- [Exercise aim]:
Reproduce the listing exactly and skip over any pictures.

- [Provided information]:
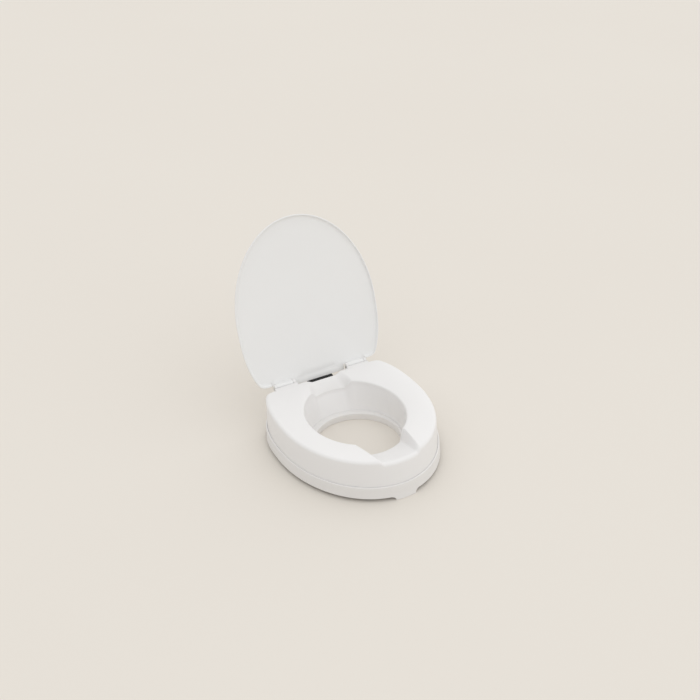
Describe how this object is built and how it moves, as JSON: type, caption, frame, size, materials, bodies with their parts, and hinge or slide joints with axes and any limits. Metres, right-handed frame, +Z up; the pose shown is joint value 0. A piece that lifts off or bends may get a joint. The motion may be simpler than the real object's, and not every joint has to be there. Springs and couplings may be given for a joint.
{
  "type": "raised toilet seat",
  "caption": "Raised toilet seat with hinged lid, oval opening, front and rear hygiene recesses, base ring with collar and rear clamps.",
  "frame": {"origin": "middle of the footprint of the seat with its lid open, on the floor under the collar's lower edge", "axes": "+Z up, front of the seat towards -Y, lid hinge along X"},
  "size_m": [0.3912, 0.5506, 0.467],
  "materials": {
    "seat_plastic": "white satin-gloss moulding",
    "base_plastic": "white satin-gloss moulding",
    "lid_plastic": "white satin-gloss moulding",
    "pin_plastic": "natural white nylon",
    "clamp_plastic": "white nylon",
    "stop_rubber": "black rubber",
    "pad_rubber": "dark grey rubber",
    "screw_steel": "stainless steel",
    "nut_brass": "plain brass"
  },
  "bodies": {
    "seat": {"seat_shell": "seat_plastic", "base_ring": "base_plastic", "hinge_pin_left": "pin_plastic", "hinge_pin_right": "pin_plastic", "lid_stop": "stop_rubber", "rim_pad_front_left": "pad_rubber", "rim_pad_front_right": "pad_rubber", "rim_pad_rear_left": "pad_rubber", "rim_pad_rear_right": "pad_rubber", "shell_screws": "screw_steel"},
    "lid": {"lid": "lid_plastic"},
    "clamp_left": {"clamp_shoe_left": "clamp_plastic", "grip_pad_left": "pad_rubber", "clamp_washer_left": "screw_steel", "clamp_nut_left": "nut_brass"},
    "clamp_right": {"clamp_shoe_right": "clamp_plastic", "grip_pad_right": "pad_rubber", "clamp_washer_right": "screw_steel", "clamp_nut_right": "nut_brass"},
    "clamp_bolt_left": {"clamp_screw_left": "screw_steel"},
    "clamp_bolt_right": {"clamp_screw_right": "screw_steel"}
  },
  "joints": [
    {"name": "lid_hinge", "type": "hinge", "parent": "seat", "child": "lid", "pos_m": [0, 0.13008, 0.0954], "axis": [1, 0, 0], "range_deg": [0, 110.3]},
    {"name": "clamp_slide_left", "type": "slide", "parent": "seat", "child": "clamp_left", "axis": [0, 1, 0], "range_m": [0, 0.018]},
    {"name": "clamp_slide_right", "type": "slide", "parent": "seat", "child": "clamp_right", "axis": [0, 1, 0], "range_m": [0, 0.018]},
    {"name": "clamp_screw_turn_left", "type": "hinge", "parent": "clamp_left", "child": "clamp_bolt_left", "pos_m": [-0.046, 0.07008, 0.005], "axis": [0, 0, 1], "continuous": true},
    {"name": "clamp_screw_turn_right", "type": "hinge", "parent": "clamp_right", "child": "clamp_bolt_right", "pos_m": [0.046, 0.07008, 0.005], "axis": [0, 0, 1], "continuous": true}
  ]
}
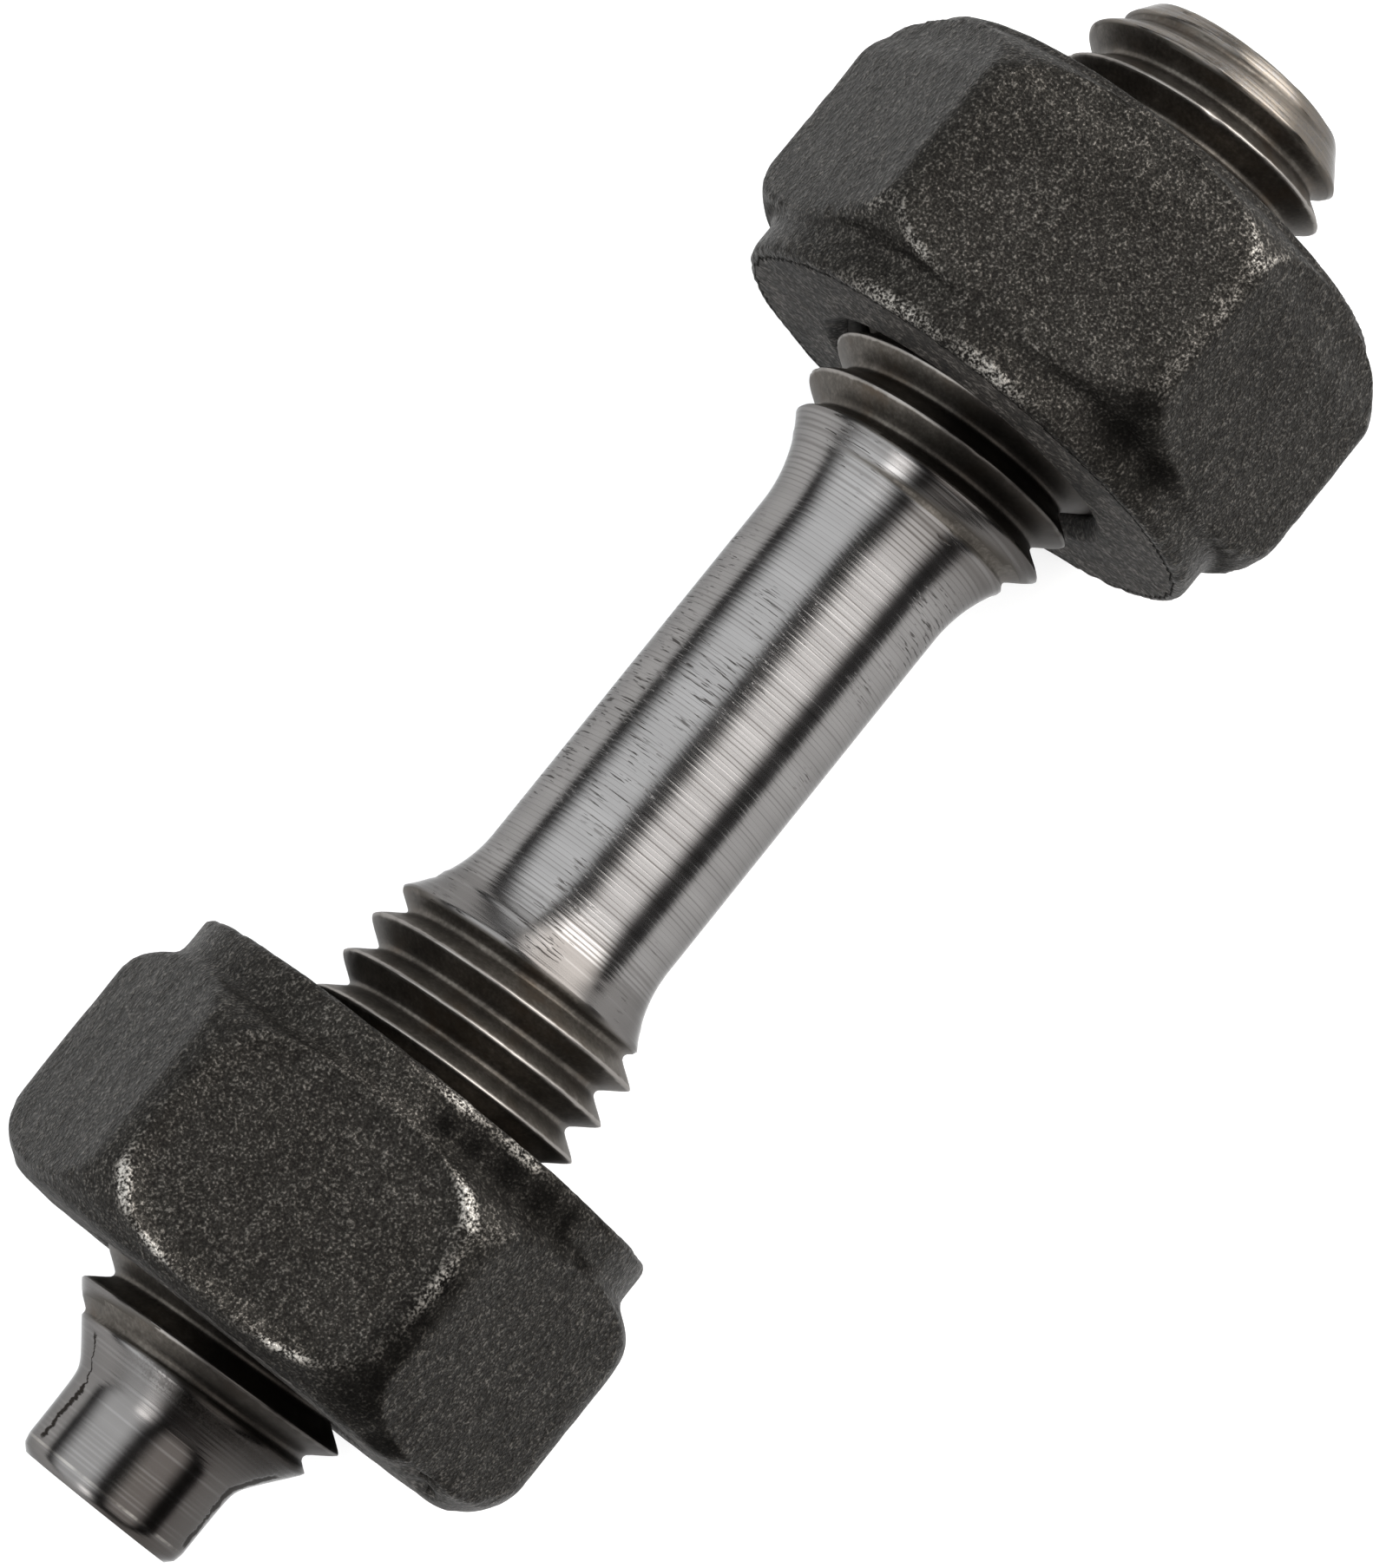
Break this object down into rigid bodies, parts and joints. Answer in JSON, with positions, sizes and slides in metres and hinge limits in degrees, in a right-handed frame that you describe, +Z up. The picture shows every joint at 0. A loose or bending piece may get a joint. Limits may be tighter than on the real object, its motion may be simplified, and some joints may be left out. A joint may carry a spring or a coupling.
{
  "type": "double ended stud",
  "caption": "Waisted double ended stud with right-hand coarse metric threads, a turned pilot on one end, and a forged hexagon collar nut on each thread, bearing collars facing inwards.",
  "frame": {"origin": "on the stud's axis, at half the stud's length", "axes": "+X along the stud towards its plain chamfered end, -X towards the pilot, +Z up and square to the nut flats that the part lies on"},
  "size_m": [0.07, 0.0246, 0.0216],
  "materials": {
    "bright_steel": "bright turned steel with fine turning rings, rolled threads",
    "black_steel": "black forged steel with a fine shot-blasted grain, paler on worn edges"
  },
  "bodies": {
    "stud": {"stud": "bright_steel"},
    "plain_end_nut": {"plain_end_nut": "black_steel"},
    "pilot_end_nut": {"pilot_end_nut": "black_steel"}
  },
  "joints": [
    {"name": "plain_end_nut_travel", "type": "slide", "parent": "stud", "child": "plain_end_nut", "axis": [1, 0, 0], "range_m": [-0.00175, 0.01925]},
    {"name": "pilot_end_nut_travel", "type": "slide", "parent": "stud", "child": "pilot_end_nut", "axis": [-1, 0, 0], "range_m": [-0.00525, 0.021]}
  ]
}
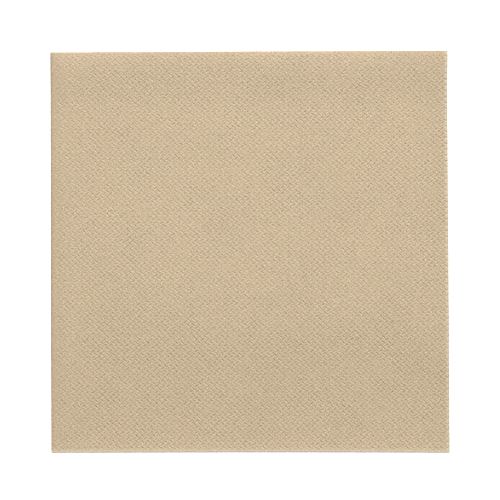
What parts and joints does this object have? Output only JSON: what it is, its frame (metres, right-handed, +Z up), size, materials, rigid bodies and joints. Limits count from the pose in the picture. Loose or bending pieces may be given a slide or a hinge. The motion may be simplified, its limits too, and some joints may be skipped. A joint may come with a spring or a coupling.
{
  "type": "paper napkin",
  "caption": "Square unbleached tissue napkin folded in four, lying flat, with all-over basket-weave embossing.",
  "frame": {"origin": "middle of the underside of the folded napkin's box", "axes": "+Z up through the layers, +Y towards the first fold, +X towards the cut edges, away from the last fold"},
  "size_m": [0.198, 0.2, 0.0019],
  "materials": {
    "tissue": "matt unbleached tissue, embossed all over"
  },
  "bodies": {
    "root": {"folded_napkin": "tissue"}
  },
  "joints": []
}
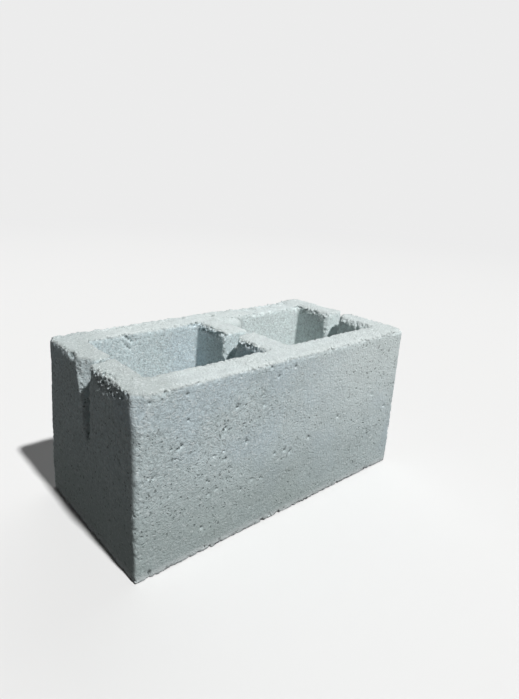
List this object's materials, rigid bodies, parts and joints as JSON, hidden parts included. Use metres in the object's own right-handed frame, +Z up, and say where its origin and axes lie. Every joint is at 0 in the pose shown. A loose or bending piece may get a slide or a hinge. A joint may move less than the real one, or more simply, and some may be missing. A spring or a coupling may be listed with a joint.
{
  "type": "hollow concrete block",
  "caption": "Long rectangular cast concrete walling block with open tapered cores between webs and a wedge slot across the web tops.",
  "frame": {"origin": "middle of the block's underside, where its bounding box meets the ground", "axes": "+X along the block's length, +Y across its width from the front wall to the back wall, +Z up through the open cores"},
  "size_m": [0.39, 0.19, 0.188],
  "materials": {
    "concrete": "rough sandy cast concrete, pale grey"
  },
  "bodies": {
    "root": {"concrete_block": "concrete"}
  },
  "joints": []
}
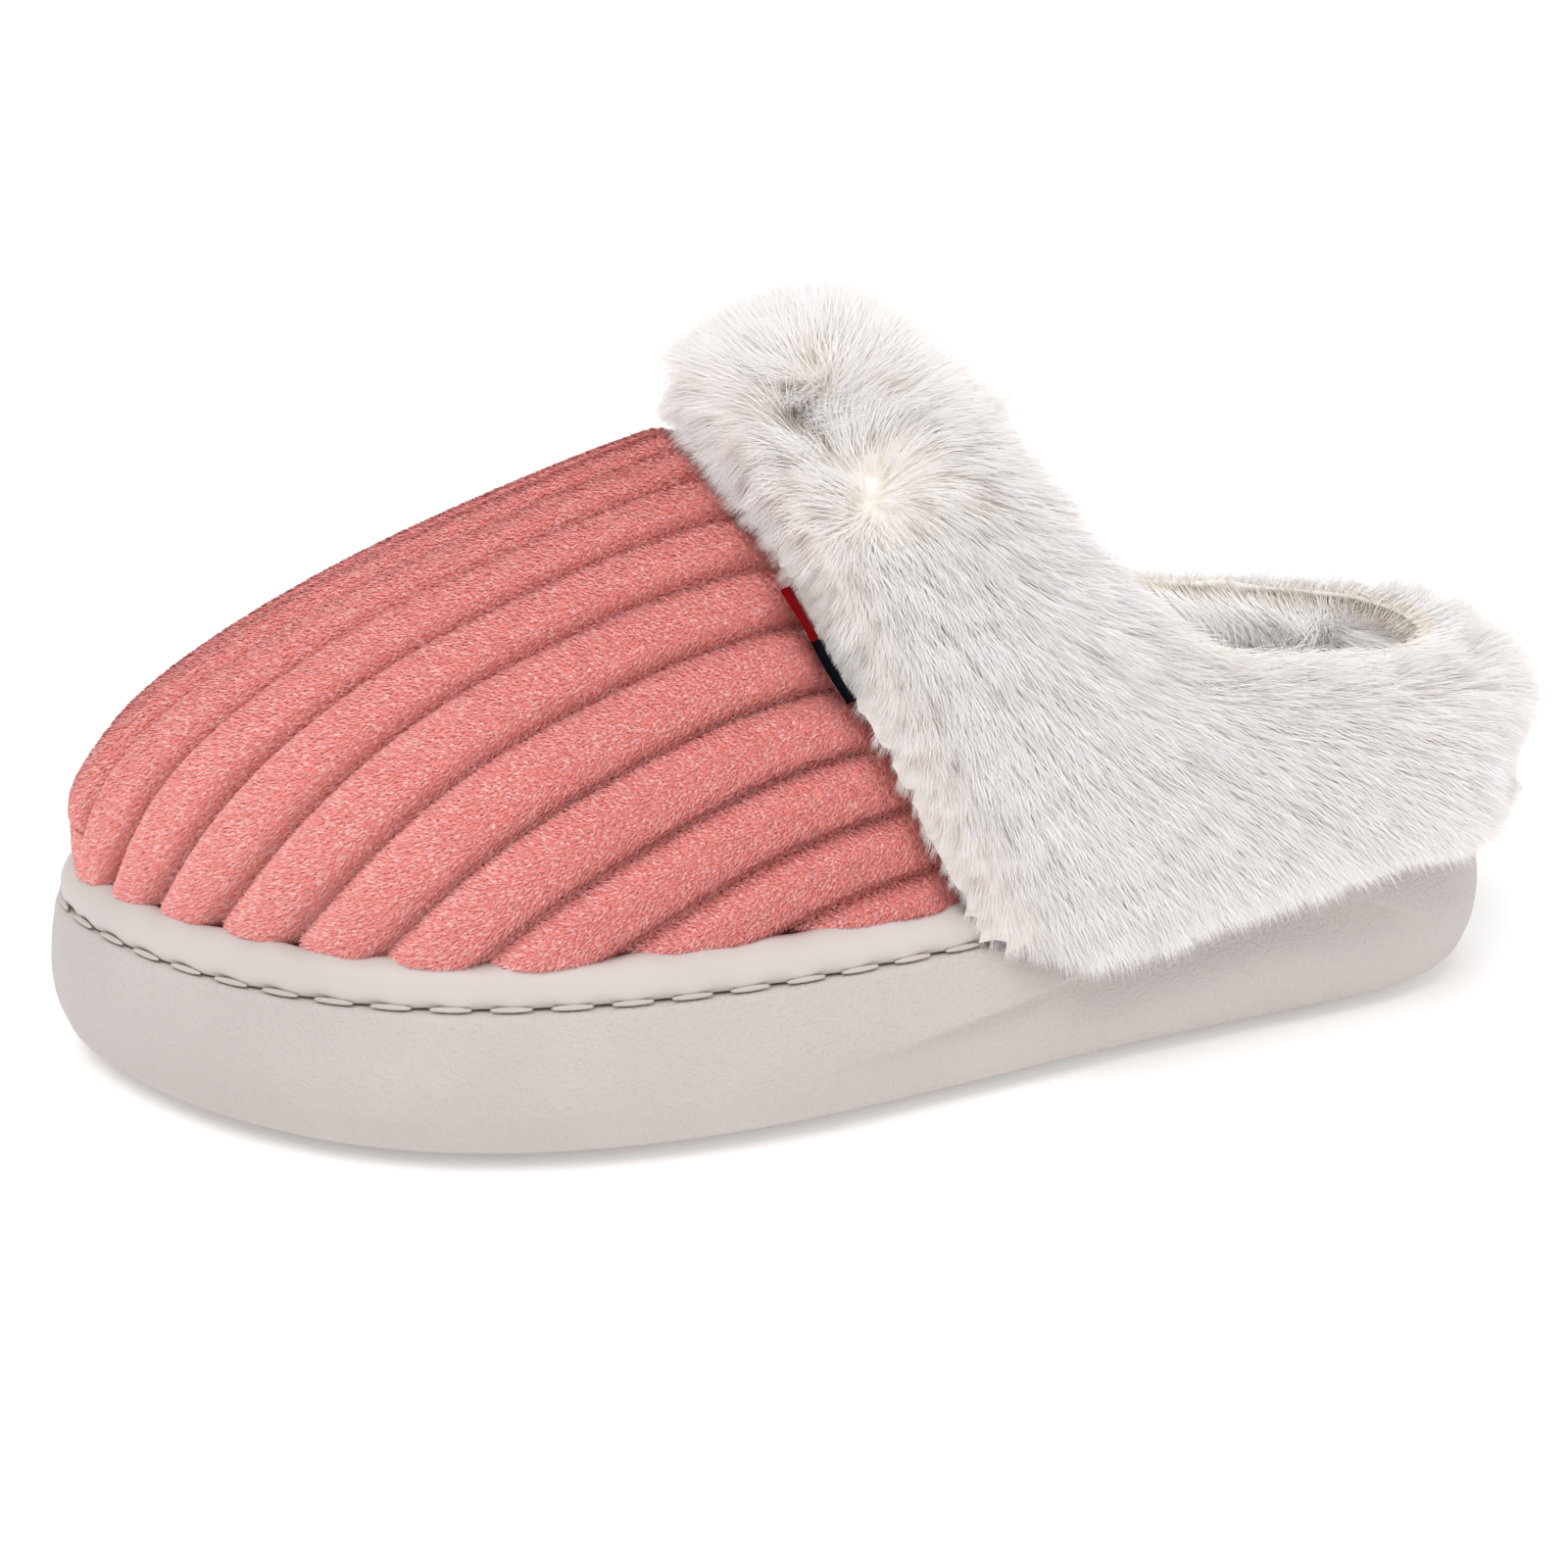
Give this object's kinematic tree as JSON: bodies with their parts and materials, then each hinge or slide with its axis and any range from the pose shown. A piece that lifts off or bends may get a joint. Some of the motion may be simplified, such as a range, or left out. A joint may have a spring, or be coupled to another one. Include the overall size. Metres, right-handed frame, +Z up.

- [Response]:
Describe how this object is built and how it moves, as JSON: type, caption, frame, size, materials, bodies with their parts, and hinge or slide joints with axes and any limits. Metres, right-handed frame, +Z up; the pose shown is joint value 0. A piece that lifts off or bends may get a joint. The motion may be simpler than the real object's, and not every joint has to be there. Springs and couplings may be given for a joint.
{
  "type": "raised toilet seat",
  "caption": "Raised toilet seat with hinged lid, oval opening, front and rear hygiene recesses, base ring with collar and rear clamps.",
  "frame": {"origin": "middle of the footprint of the seat with its lid open, on the floor under the collar's lower edge", "axes": "+Z up, front of the seat towards -Y, lid hinge along X"},
  "size_m": [0.3912, 0.5506, 0.467],
  "materials": {
    "seat_plastic": "white satin-gloss moulding",
    "base_plastic": "white satin-gloss moulding",
    "lid_plastic": "white satin-gloss moulding",
    "pin_plastic": "natural white nylon",
    "clamp_plastic": "white nylon",
    "stop_rubber": "black rubber",
    "pad_rubber": "dark grey rubber",
    "screw_steel": "stainless steel",
    "nut_brass": "plain brass"
  },
  "bodies": {
    "seat": {"seat_shell": "seat_plastic", "base_ring": "base_plastic", "hinge_pin_left": "pin_plastic", "hinge_pin_right": "pin_plastic", "lid_stop": "stop_rubber", "rim_pad_front_left": "pad_rubber", "rim_pad_front_right": "pad_rubber", "rim_pad_rear_left": "pad_rubber", "rim_pad_rear_right": "pad_rubber", "shell_screws": "screw_steel"},
    "lid": {"lid": "lid_plastic"},
    "clamp_left": {"clamp_shoe_left": "clamp_plastic", "grip_pad_left": "pad_rubber", "clamp_washer_left": "screw_steel", "clamp_nut_left": "nut_brass"},
    "clamp_right": {"clamp_shoe_right": "clamp_plastic", "grip_pad_right": "pad_rubber", "clamp_washer_right": "screw_steel", "clamp_nut_right": "nut_brass"},
    "clamp_bolt_left": {"clamp_screw_left": "screw_steel"},
    "clamp_bolt_right": {"clamp_screw_right": "screw_steel"}
  },
  "joints": [
    {"name": "lid_hinge", "type": "hinge", "parent": "seat", "child": "lid", "pos_m": [0, 0.13008, 0.0954], "axis": [1, 0, 0], "range_deg": [0, 110.3]},
    {"name": "clamp_slide_left", "type": "slide", "parent": "seat", "child": "clamp_left", "axis": [0, 1, 0], "range_m": [0, 0.018]},
    {"name": "clamp_slide_right", "type": "slide", "parent": "seat", "child": "clamp_right", "axis": [0, 1, 0], "range_m": [0, 0.018]},
    {"name": "clamp_screw_turn_left", "type": "hinge", "parent": "clamp_left", "child": "clamp_bolt_left", "pos_m": [-0.046, 0.07008, 0.005], "axis": [0, 0, 1], "continuous": true},
    {"name": "clamp_screw_turn_right", "type": "hinge", "parent": "clamp_right", "child": "clamp_bolt_right", "pos_m": [0.046, 0.07008, 0.005], "axis": [0, 0, 1], "continuous": true}
  ]
}
Break this object down into rigid bodies, parts and joints. Answer in JSON, with positions, sizes and slides in metres and hinge limits in degrees, in a right-handed frame that you describe, +Z up. The picture shows every joint at 0. A loose or bending piece may get a joint. Limits may be tighter than on the real object, its motion may be simplified, and some joints may be left out. A joint may carry a spring or a coupling.
{
  "type": "double ended stud",
  "caption": "Waisted double ended stud with right-hand coarse metric threads, a turned pilot on one end, and a forged hexagon collar nut on each thread, bearing collars facing inwards.",
  "frame": {"origin": "on the stud's axis, at half the stud's length", "axes": "+X along the stud towards its plain chamfered end, -X towards the pilot, +Z up and square to the nut flats that the part lies on"},
  "size_m": [0.07, 0.0246, 0.0216],
  "materials": {
    "bright_steel": "bright turned steel with fine turning rings, rolled threads",
    "black_steel": "black forged steel with a fine shot-blasted grain, paler on worn edges"
  },
  "bodies": {
    "stud": {"stud": "bright_steel"},
    "plain_end_nut": {"plain_end_nut": "black_steel"},
    "pilot_end_nut": {"pilot_end_nut": "black_steel"}
  },
  "joints": [
    {"name": "plain_end_nut_travel", "type": "slide", "parent": "stud", "child": "plain_end_nut", "axis": [1, 0, 0], "range_m": [-0.00175, 0.01925]},
    {"name": "pilot_end_nut_travel", "type": "slide", "parent": "stud", "child": "pilot_end_nut", "axis": [-1, 0, 0], "range_m": [-0.00525, 0.021]}
  ]
}
What parts and joints does this object have? Output only JSON: what it is, its frame (metres, right-handed, +Z up), size, materials, rigid bodies and joints. Limits count from the pose in the picture. Loose or bending pieces may be given a slide or a hinge. The motion may be simplified, its limits too, and some joints may be skipped. A joint may come with a spring or a coupling.
{
  "type": "paper napkin",
  "caption": "Square unbleached tissue napkin folded in four, lying flat, with all-over basket-weave embossing.",
  "frame": {"origin": "middle of the underside of the folded napkin's box", "axes": "+Z up through the layers, +Y towards the first fold, +X towards the cut edges, away from the last fold"},
  "size_m": [0.198, 0.2, 0.0019],
  "materials": {
    "tissue": "matt unbleached tissue, embossed all over"
  },
  "bodies": {
    "root": {"folded_napkin": "tissue"}
  },
  "joints": []
}
List this object's materials, rigid bodies, parts and joints as JSON, hidden parts included. Use metres in the object's own right-handed frame, +Z up, and say where its origin and axes lie. Every joint is at 0 in the pose shown. A loose or bending piece may get a slide or a hinge. A joint may move less than the real one, or more simply, and some may be missing. A spring or a coupling may be listed with a joint.
{
  "type": "hollow concrete block",
  "caption": "Long rectangular cast concrete walling block with open tapered cores between webs and a wedge slot across the web tops.",
  "frame": {"origin": "middle of the block's underside, where its bounding box meets the ground", "axes": "+X along the block's length, +Y across its width from the front wall to the back wall, +Z up through the open cores"},
  "size_m": [0.39, 0.19, 0.188],
  "materials": {
    "concrete": "rough sandy cast concrete, pale grey"
  },
  "bodies": {
    "root": {"concrete_block": "concrete"}
  },
  "joints": []
}
Give this object's kinematic tree as JSON: bodies with their parts and materials, then each hinge or slide with its axis and any range from the pose shown. A piece that lifts off or bends may get a joint. Some of the motion may be simplified, such as a range, or left out. A joint may have a spring, or be coupled to another one. Include the overall size. Metres, right-handed frame, +Z up.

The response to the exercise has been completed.